Since I’m not using any texture filtering or similar, it seems like converting the texture coordinates to float is pointless?

I tried to manually change the tex.2d call in the ptx code above into a texture lookup with integer coordinates (%r41=x, %r42=y):

tex.2d.v4.f32.s32 {%f5,%f6,%f7,%f8},[_tex_ref,{%r41,%r42,%r0,%r0}];

This seems to compile fine (But I haven’t tried if it actually works). Is there any way to tell nvcc to use integer coordinates automatically and not add unnecessary conversions to floats when doing 2d texture lookups? If I understand the CUDA guide correctly, int->float conversions are fast (4 cycles), but still, if they aren’t needed, I’d like to get rid of them.

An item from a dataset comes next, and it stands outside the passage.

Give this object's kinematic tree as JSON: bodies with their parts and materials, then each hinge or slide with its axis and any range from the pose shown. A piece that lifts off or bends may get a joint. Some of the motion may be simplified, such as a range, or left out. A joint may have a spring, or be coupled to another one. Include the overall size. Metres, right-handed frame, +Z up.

Btw, for 1d textures in linear memory, it seems like nvcc is using integer coordinates.

/Lars

Inspect the CUDA header files to see whether there is a definition or macro for tex2D()
Maybe it’s just as simple as creating another definition that accepts ints instead of floats.

Christian

Good idea! I had a look at the headers (texture_fetch_functions.h), and the tex2D() macro seems to be using the device builtin function __ftexfetch(), which is not defined for integer coordinates. Maybe I didn’t dig deep enough, but I wasn’t able to find out how to tweak the macros to support int coordinates. Instead, I decided to try modifying the ptx to see if it actually works. I started with the following simple kernel:

[codebox]

texture<float, 2> test_tex;

extern “C”

global void test_kernel(float *dst)

{

dst[threadIdx.x] = tex2D(test_tex, threadIdx.x, 1);

}

[/codebox]

which reads floats from a 64x64 2D texture and writes them to global memory.

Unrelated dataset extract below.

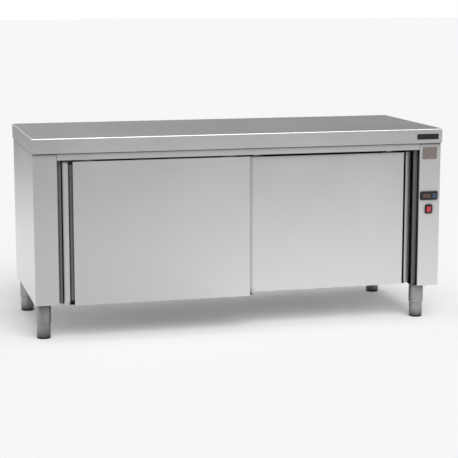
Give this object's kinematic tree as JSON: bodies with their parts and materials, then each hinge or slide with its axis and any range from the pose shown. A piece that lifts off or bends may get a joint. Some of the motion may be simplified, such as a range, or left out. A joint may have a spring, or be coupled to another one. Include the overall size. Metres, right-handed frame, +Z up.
{
  "type": "plate warmer cabinet",
  "caption": "Free-standing stainless steel hot cupboard with a worktop, sliding doors with recessed pulls, a fan heater, a control panel at the right and adjustable legs.",
  "frame": {"origin": "on the floor, under the middle of the worktop", "axes": "+X to the right along the front, +Y from the front to the back, +Z up"},
  "size_m": [1.8, 0.7, 0.85],
  "materials": {
    "brushed_steel": "fine brushed stainless steel",
    "inner_steel": "satin stainless steel",
    "galvanised": "galvanised sheet",
    "mineral_wool": "mineral wool slab",
    "seal_rubber": "matte grey strip",
    "black_rubber": "matte black",
    "element_sheath": "heat-tinted sheath",
    "black_plastic": "moulded black",
    "display": "dark red window",
    "key_plastic": "blue keys",
    "red_plastic": "translucent red",
    "nylon": "natural nylon",
    "plate_metal": "printed plate, blank"
  },
  "bodies": {
    "cabinet": {"worktop": "brushed_steel", "side_panel_left": "brushed_steel", "side_panel_right": "brushed_steel", "back_panel": "brushed_steel", "front_stile": "brushed_steel", "control_fascia": "brushed_steel", "head_rail": "brushed_steel", "base_tray": "brushed_steel", "legs": "brushed_steel", "control_partition": "inner_steel", "liner_wrap": "inner_steel", "liner_left": "inner_steel", "liner_right": "inner_steel", "shelf_rack": "inner_steel", "temperature_probe": "inner_steel", "worktop_channels": "galvanised", "door_track": "galvanised", "door_guide": "galvanised", "heater_box": "galvanised", "fan_motor": "galvanised", "screws": "galvanised", "insulation": "mineral_wool", "jamb_seals": "seal_rubber", "heating_element": "element_sheath", "thermostat": "black_plastic", "switch_housing": "black_plastic", "cable_gland": "black_plastic", "wiring": "black_plastic", "name_strip": "black_plastic", "thermostat_window": "display", "electrical_block": "nylon", "rating_plate": "plate_metal"},
    "fan": {"fan_impeller": "inner_steel"},
    "key_up": {"key_up": "key_plastic"},
    "key_down": {"key_down": "key_plastic"},
    "rocker": {"switch_rocker": "red_plastic"},
    "shelf_left": {"shelf_left": "inner_steel"},
    "shelf_right": {"shelf_right": "inner_steel"},
    "foot_front_left": {"foot_front_left": "brushed_steel", "pad_front_left": "black_rubber"},
    "foot_front_right": {"foot_front_right": "brushed_steel", "pad_front_right": "black_rubber"},
    "foot_rear_left": {"foot_rear_left": "brushed_steel", "pad_rear_left": "black_rubber"},
    "foot_rear_right": {"foot_rear_right": "brushed_steel", "pad_rear_right": "black_rubber"},
    "left_door": {"left_door_skin": "brushed_steel", "left_door_pull": "brushed_steel", "left_door_inner": "inner_steel", "left_door_insulation": "mineral_wool", "left_door_hangers": "galvanised"},
    "left_roller_outer": {"left_roller_outer": "nylon"},
    "left_roller_inner": {"left_roller_inner": "nylon"},
    "right_door": {"right_door_skin": "brushed_steel", "right_door_pull": "brushed_steel", "right_door_inner": "inner_steel", "right_door_insulation": "mineral_wool", "right_door_hangers": "galvanised"},
    "right_roller_outer": {"right_roller_outer": "nylon"},
    "right_roller_inner": {"right_roller_inner": "nylon"}
  },
  "joints": [
    {"name": "left_door_slide", "type": "slide", "parent": "cabinet", "child": "left_door", "axis": [1, 0, 0], "range_m": [0, 0.7]},
    {"name": "right_door_slide", "type": "slide", "parent": "cabinet", "child": "right_door", "axis": [1, 0, 0], "range_m": [-0.7, 0]},
    {"name": "fan_spin", "type": "hinge", "parent": "cabinet", "child": "fan", "pos_m": [0.8, 0.12, 0.352], "axis": [1, 0, 0], "continuous": true},
    {"name": "rocker_swing", "type": "hinge", "parent": "cabinet", "child": "rocker", "pos_m": [0.84545, -0.338, 0.494], "axis": [-1, 0, 0], "range_deg": [0, 14]},
    {"name": "shelf_left_lift", "type": "slide", "parent": "cabinet", "child": "shelf_left", "axis": [0, 0, 1], "range_m": [0, 0.08]},
    {"name": "shelf_right_lift", "type": "slide", "parent": "cabinet", "child": "shelf_right", "axis": [0, 0, 1], "range_m": [0, 0.08]},
    {"name": "key_up_press", "type": "slide", "parent": "cabinet", "child": "key_up", "axis": [0, 1, 0], "range_m": [0, 0.0008], "stiffness_N_per_m": 500},
    {"name": "key_down_press", "type": "slide", "parent": "cabinet", "child": "key_down", "axis": [0, 1, 0], "range_m": [0, 0.0008], "stiffness_N_per_m": 500},
    {"name": "foot_front_left_screw", "type": "slide", "parent": "cabinet", "child": "foot_front_left", "axis": [0, 0, -1], "range_m": [0, 0.03]},
    {"name": "foot_front_right_screw", "type": "slide", "parent": "cabinet", "child": "foot_front_right", "axis": [0, 0, -1], "range_m": [0, 0.03]},
    {"name": "foot_rear_left_screw", "type": "slide", "parent": "cabinet", "child": "foot_rear_left", "axis": [0, 0, -1], "range_m": [0, 0.03]},
    {"name": "foot_rear_right_screw", "type": "slide", "parent": "cabinet", "child": "foot_rear_right", "axis": [0, 0, -1], "range_m": [0, 0.03]},
    {"name": "left_roller_outer_turn", "type": "hinge", "parent": "left_door", "child": "left_roller_outer", "pos_m": [-0.668, -0.326, 0.7723], "axis": [0, 1, 0], "continuous": true},
    {"name": "left_roller_inner_turn", "type": "hinge", "parent": "left_door", "child": "left_roller_inner", "pos_m": [-0.062, -0.326, 0.7723], "axis": [0, 1, 0], "continuous": true},
    {"name": "right_roller_outer_turn", "type": "hinge", "parent": "right_door", "child": "right_roller_outer", "pos_m": [0.677, -0.284, 0.7723], "axis": [0, 1, 0], "continuous": true},
    {"name": "right_roller_inner_turn", "type": "hinge", "parent": "right_door", "child": "right_roller_inner", "pos_m": [0.071, -0.284, 0.7723], "axis": [0, 1, 0], "continuous": true}
  ],
  "couplings": [
    {"joint": "left_roller_outer_turn", "follows": "left_door_slide", "rad_per_m": 76.923},
    {"joint": "left_roller_inner_turn", "follows": "left_door_slide", "rad_per_m": 76.923},
    {"joint": "right_roller_outer_turn", "follows": "right_door_slide", "rad_per_m": 76.923},
    {"joint": "right_roller_inner_turn", "follows": "right_door_slide", "rad_per_m": 76.923}
  ]
}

This is the slightly modified ptx code for the kernel above:

[codebox]

.entry test_kernel

{

.reg .s32 %r<5>;

.reg .u64 %rd<6>;

.reg .f32 %f<11>;

.param .u64 __cudaparm_test_kernel_dst;

.loc    15  5   0

$LBB1_test_kernel:

cvt.s32.u16     %r1, %tid.x;        //

// ORIGINAL CODE: 2d texture lookup with float coordinates

// cvt.rn.f32.u32 %f1, %r1; //

// mov.f32 %f2, 0f3f800000; // 1

// mov.f32 %f3, 0f00000000; // 0

// mov.f32 %f4, 0f00000000; // 0

// tex.2d.v4.f32.f32 {%f5,%f6,%f7,%f8},[test_tex,{%f1,%f2,%f3,%f4}];

// NEW CODE: 2d texture lookup with integer coordinates

mov.s32 %r2, 2; // Y

mov.s32     %r3, 0;                 // Z,W

tex.2d.v4.f32.s32 {%f5,%f6,%f7,%f8},[test_tex,{%r1,%r2,%r3,%r3}];

mov.f32 %f9, %f5; //

ld.param.u64    %rd1, [__cudaparm_test_kernel_dst]; // id:24 __cudaparm_test_kernel_dst+0x0

cvt.u64.s32     %rd2, %r1;          // 

mul.lo.u64  %rd3, %rd2, 4;      // 

add.u64     %rd4, %rd1, %rd3;       // 

st.global.f32   [%rd4+0], %f9;  // id:25

exit;                           // 

$LDWend_test_kernel:

} // test_kernel

[/codebox]

I commented out the original, float based code and modified the kernel to pass integer coordinates to tex.2d.v4… Indeed, it does seem to work, with the exception that none of the addressing modes CLAMP, WRAP and MIRROR behaves as expected with int coordinates. A texture access for any int coordinates outside [0,63] simply returns 0.

I don’t know if getting rid of a few cvt instructions would ever make any noticable difference in reality, but it would be nice to be able to instruct nvcc to support it, just to be able to give it a try. It would get rid of quite a few instructions in my kernels.

/Lars